The public was mad at Bush for deficit spending, and yet Obama baited-and-switched and gave them much more of it. Americans perhaps were tired of “smoke ‘em out” and “bring it on” machismo, and then got off-the-teleprompter incoherence of the ‘inflate your tires’ type. Voters wanted Martin Luther King, Jr., and are hearing more an Al Sharpton. Wall Street greed continues, but the remedy for its excess instead falls on our family doctor, real estate broker, and accountant, and all the others who are demonized for making over $250,000 a year. Some believed Nancy Pelosi & Co. were genuine supporters of protest, and critics of government privilege—and only now learned that it was only liberal protest and Republican privilege she and her cohort praised and slurred. We wanted kinder, gentler servants, and instead got a Hillary snapping and gnashing in the Congo, Timothy Geithner swearing in profanity-laced diatribes at bank regulators, and Biden’s lunacy.
Quiet Before the Storm?
The more I talk to Americans, the more they seem to me increasingly apprehensive about the growing deficits.
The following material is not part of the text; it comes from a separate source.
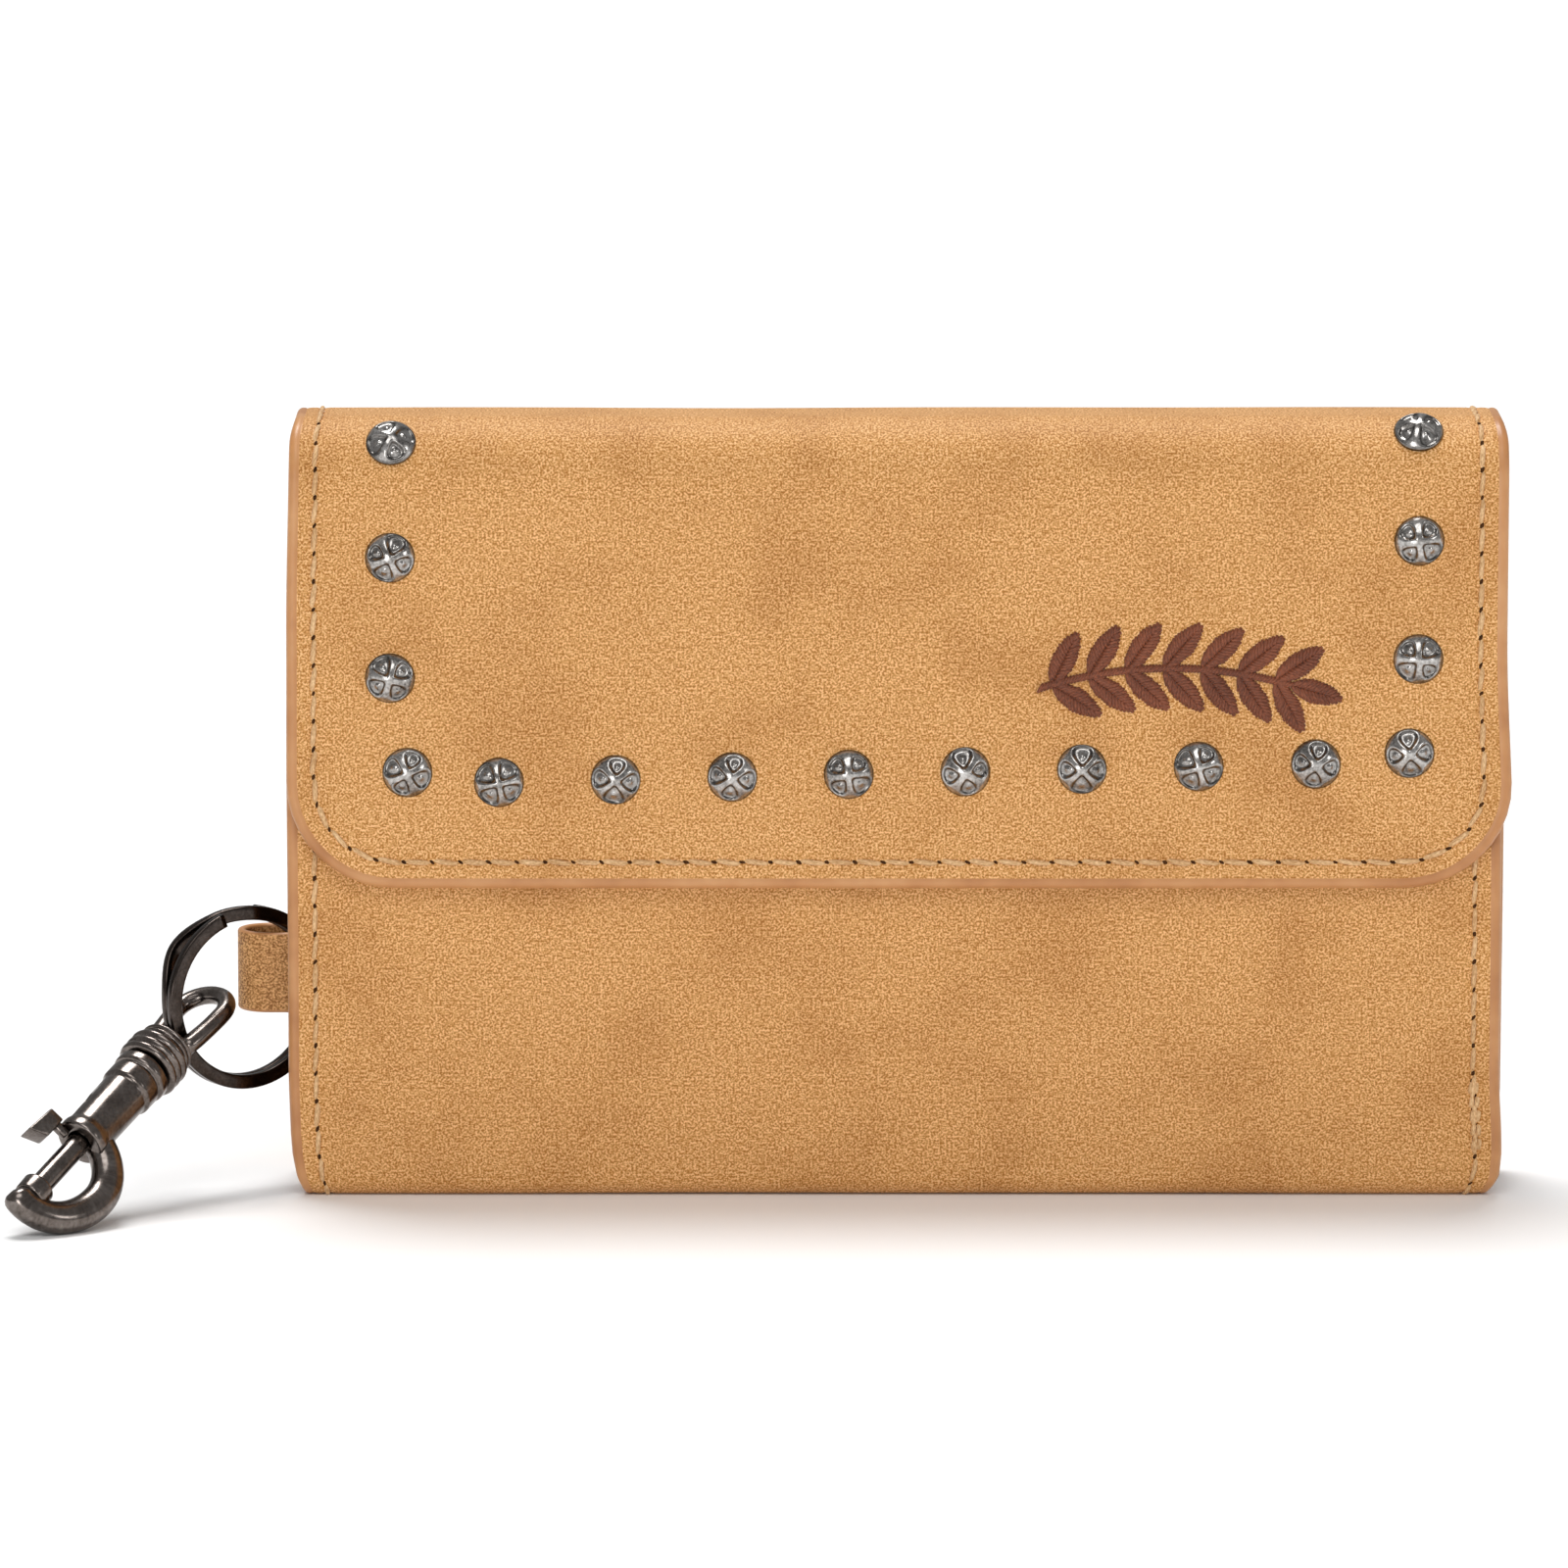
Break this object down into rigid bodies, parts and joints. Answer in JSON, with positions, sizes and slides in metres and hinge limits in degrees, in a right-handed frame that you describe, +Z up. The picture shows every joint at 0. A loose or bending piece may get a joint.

They are exasperated that the talk of all these new taxes won’t translate into balanced budgets, but into gargantuan new debts. More and more get the impression that the more we are to pay for taxes and the more entitlements are to expand, the more both are owed rather than appreciated. The more we say we are sorry abroad, the more a Chavez, Kim Jong Il, or Ahmadinejad may well confuse contrition for timidity and so try to readjust the regional order—as a warm-up for something really serious from Russia or China.
A Necessary Catharsis
If one reads the early plays of Aristophanes, Aristotle’s Politics, or later political observers like Tocqueville, then one appreciates that in a democracy there is always a certain tendency for ochlocracy. Popular demagoguery ensures that the better off are pilloried, and the public votes itself largess that it simply does not have. Indeed, in the ancient world, it is largely accepted that while democracy in name means power of the people in the sense of majority rule, it so often translates into the power of the poorer classes.
The corrective is for a conservative minority to win over a majority by appeals to reason and moderation, to stifle public appetites, to honor traditional values, to remind us all of the tragic limitations inherent in the human experience.